Ron, 45, a systems analyst and Andrea, 42, an emergency room nurse, are the parents of two teenage boys. Kenny, 16, the oldest, is having trouble in school. Andrea and Ron strongly disagree on how to deal with Kenny. The result is conflict between the couple and most likely, confusion for Kenny.

Andrea: Ron, you did it again!

Ron: What did I do? What are you talking about?

Andrea: I set the rules and you break them. How are these kids going to get a clear message if they don't hear us speaking in one voice?

Ron: I don't know what you're talking about.

Andrea: Cut the crap, Ron. You know about the lousy report card Kenny brought home last week. Dammit, Ron we agreed that he was going to sit and work his butt off for school. Remember the deal. No partying for two weeks. So why in hell did you let him go out with the guys last night? Do you have any idea what time he came in last night? No, of course not, you were sound asleep! And ya' know what kills me? The first thing he said to me was, "Mom, don't be mad. Dad said it was okay!"
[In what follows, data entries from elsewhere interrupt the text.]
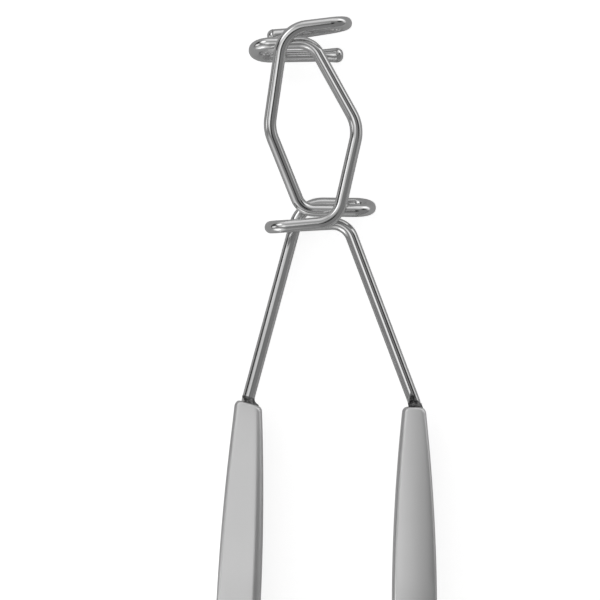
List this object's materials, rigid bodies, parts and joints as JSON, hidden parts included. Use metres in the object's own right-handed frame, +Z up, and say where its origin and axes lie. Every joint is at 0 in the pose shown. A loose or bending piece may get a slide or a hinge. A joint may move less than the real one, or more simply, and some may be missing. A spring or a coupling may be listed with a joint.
{
  "type": "eye speculum",
  "caption": "Hand-held wire eye speculum: a pair of bent wire blades with interlaced hooked ends, brazed into slender tapered handles that are joined by a spring heel.",
  "frame": {"origin": "middle of the bounding box on the table, under the gap between the handles, as the instrument lies flat", "axes": "+X across the handles towards the right handle, +Y along the instrument from the heel to the wire hooks, +Z up from the table"},
  "size_m": [0.0212, 0.1252, 0.007],
  "materials": {
    "wire": "polished stainless steel wire",
    "handle": "satin stainless steel",
    "braze": "dull silver solder"
  },
  "bodies": {
    "heel": {"heel_spacer": "handle"},
    "left_arm": {"left_handle": "handle", "left_blade": "wire", "left_braze": "braze"},
    "right_arm": {"right_handle": "handle", "right_blade": "wire", "right_braze": "braze"}
  },
  "joints": [
    {"name": "left_flex", "type": "hinge", "parent": "heel", "child": "left_arm", "pos_m": [-0.0008, -0.05462, 0.0035], "axis": [0, 0, -1], "range_deg": [0, 1], "stiffness_Nm_per_rad": 6},
    {"name": "right_flex", "type": "hinge", "parent": "heel", "child": "right_arm", "pos_m": [0.0008, -0.05462, 0.0035], "axis": [0, 0, 1], "range_deg": [0, 1], "stiffness_Nm_per_rad": 6}
  ]
}
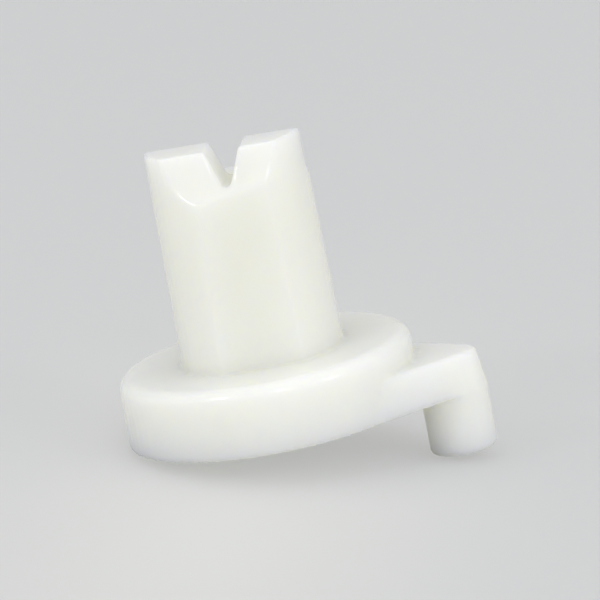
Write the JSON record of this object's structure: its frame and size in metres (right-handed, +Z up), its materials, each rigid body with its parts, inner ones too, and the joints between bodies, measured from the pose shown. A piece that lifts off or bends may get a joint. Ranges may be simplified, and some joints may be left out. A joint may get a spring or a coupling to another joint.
{
  "type": "refrigerator door closing cam",
  "caption": "Moulded plastic cam for a refrigerator door hinge: a round foot with a keyed, notched post and a side arm ending in a short locating pin.",
  "frame": {"origin": "centre of the round foot's underside, where the post's axis meets it", "axes": "+X from the post towards the pin, +Y away from the face with the flat, +Z up as the part rests; the post leans 11.44 degrees towards -X because the part rests on the foot's far edge and the end of the pin"},
  "size_m": [0.028, 0.022, 0.0244],
  "materials": {
    "cam": "natural ivory nylon, slightly translucent, satin to gloss as moulded"
  },
  "bodies": {
    "root": {"cam": "cam"}
  },
  "joints": []
}
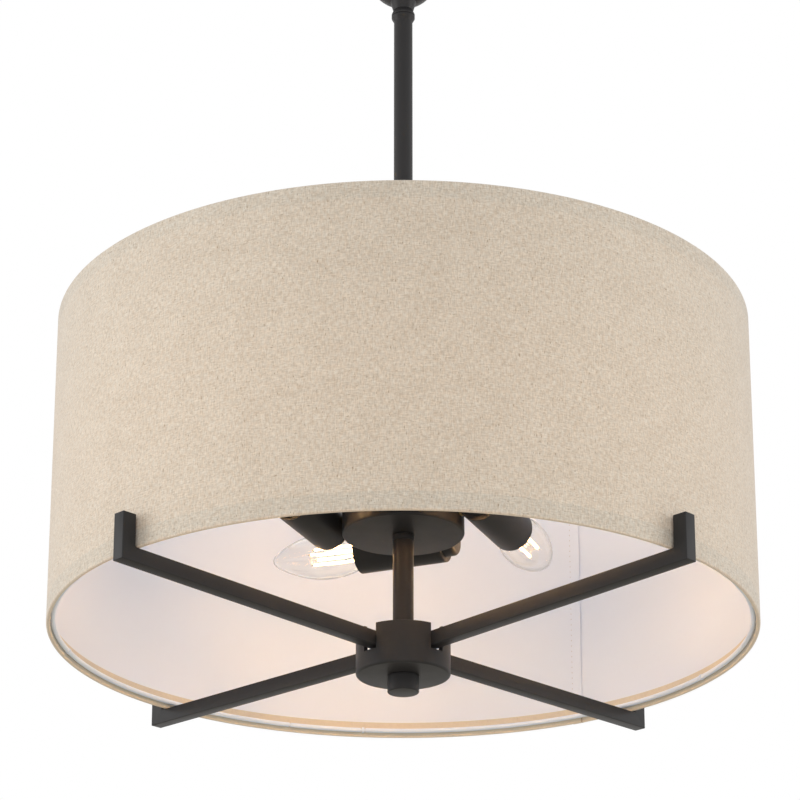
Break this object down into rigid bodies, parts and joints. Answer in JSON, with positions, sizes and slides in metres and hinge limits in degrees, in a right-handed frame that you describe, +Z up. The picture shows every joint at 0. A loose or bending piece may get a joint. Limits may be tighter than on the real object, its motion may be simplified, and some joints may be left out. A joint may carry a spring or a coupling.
{
  "type": "drum chandelier",
  "caption": "Ceiling-hung drum chandelier: a linen drum shade stands on a cross of square bars below a pinwheel cluster of candle-bulb sockets, on a rod with a hang-straight swivel.",
  "frame": {"origin": "middle of the crossbar's top face, where it lies on the ceiling", "axes": "+Z up into the ceiling; the arms of the cross point at 45 degrees between +X and +Y"},
  "size_m": [0.508, 0.508, 0.6121],
  "materials": {
    "dark_bronze": "dark bronze powder coat, satin",
    "zinc": "zinc plated",
    "green_zinc": "green",
    "brass": "plain, slightly dull",
    "nylon": "natural nylon",
    "lead_sleeve": "light insulating sleeve",
    "phenolic": "black phenolic",
    "clear_glass": "clear",
    "filament": "coated LED filament",
    "linen": "slubbed linen weave, flaxen",
    "liner": "smooth white liner",
    "ring_wire": "white painted wire"
  },
  "bodies": {
    "ceiling_fitting": {"ceiling_crossbar": "zinc", "ground_screw": "green_zinc", "canopy_stud_left": "zinc", "canopy_stud_right": "zinc", "canopy_cap_nut_left": "dark_bronze", "canopy_cap_nut_right": "dark_bronze", "canopy": "dark_bronze", "swivel_housing": "dark_bronze"},
    "swivel_seat": {"swivel_seat_ring": "nylon"},
    "fixture": {"swivel_ball": "dark_bronze", "ball_locknut": "zinc", "rod_collar": "dark_bronze", "downrod": "dark_bronze", "supply_lead": "lead_sleeve", "rod_locknut": "zinc", "cluster_cover": "dark_bronze", "cluster_pan": "dark_bronze", "cover_screw_1": "dark_bronze", "cover_screw_2": "dark_bronze", "socket_cover_1": "dark_bronze", "socket_cover_2": "dark_bronze", "socket_cover_3": "dark_bronze", "socket_cover_4": "dark_bronze", "socket_nipple_1": "brass", "socket_nipple_2": "brass", "socket_nipple_3": "brass", "socket_nipple_4": "brass", "lampholder_1": "phenolic", "lampholder_2": "phenolic", "lampholder_3": "phenolic", "lampholder_4": "phenolic", "tie_rod": "zinc", "tie_rod_nut": "zinc", "stem_collar": "dark_bronze", "stem_tube": "dark_bronze", "clamp_plate": "dark_bronze", "hub_core": "dark_bronze", "hub_cup": "dark_bronze", "cross_arm_1": "dark_bronze", "cross_arm_2": "dark_bronze", "cross_arm_3": "dark_bronze", "cross_arm_4": "dark_bronze"},
    "finial": {"finial": "dark_bronze"},
    "shade": {"shade_fabric": "linen", "shade_liner": "liner", "shade_ring_top": "ring_wire", "shade_ring_bottom": "ring_wire"},
    "bulb_1": {"bulb_base_1": "brass", "bulb_glass_1": "clear_glass", "bulb_filament_1": "filament"},
    "bulb_2": {"bulb_base_2": "brass", "bulb_glass_2": "clear_glass", "bulb_filament_2": "filament"},
    "bulb_3": {"bulb_base_3": "brass", "bulb_glass_3": "clear_glass", "bulb_filament_3": "filament"},
    "bulb_4": {"bulb_base_4": "brass", "bulb_glass_4": "clear_glass", "bulb_filament_4": "filament"}
  },
  "joints": [
    {"name": "swivel_turn", "type": "hinge", "parent": "ceiling_fitting", "child": "swivel_seat", "pos_m": [0, 0, -0.0297], "axis": [0, 0, 1], "range_deg": [-180, 180]},
    {"name": "swivel_tilt", "type": "hinge", "parent": "swivel_seat", "child": "fixture", "pos_m": [0, 0, -0.0297], "axis": [1, 0, 0], "range_deg": [-25, 25]},
    {"name": "shade_lift", "type": "slide", "parent": "fixture", "child": "shade", "axis": [0, 0, 1], "range_m": [0, 0.12]},
    {"name": "finial_unscrew", "type": "slide", "parent": "fixture", "child": "finial", "axis": [0, 0, -1], "range_m": [0, 0.01]},
    {"name": "bulb_1_unscrew", "type": "slide", "parent": "fixture", "child": "bulb_1", "axis": [0.3827, 0.9239, 0], "range_m": [0, 0.025]},
    {"name": "bulb_2_unscrew", "type": "slide", "parent": "fixture", "child": "bulb_2", "axis": [-0.9239, 0.3827, 0], "range_m": [0, 0.025]},
    {"name": "bulb_3_unscrew", "type": "slide", "parent": "fixture", "child": "bulb_3", "axis": [-0.3827, -0.9239, 0], "range_m": [0, 0.025]},
    {"name": "bulb_4_unscrew", "type": "slide", "parent": "fixture", "child": "bulb_4", "axis": [0.9239, -0.3827, 0], "range_m": [0, 0.025]}
  ]
}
Ron: Wait a second. The kid's been working hard...

Andrea: Working hard! Why does he come home with a C average if he's working so hard?

Ron: Since you told him that he's grounded, he's been working hard. He came to me and said "Dad, I need a break! All the guys are going to the basketball game. It's the big game tonight." You know that the team made the county championship. What was I going to tell the kid, he couldn't go?!

Andrea: First of all, you should have discussed it with me. Don't you realize he pulled a fast one on us..

Ron: How could I discuss this with you? You weren't around!

Andrea: That's exactly why he asked you! Because I wasn't here! He's a clever kid. He waited till I left so he could sweet-talk you.

Ron: That's a lot of crap! You're overreacting! The kid had an important basketball game. Don't you remember what it was like when you were a kid?

Andrea: I didn't come home with a report card with a C average. I worked hard..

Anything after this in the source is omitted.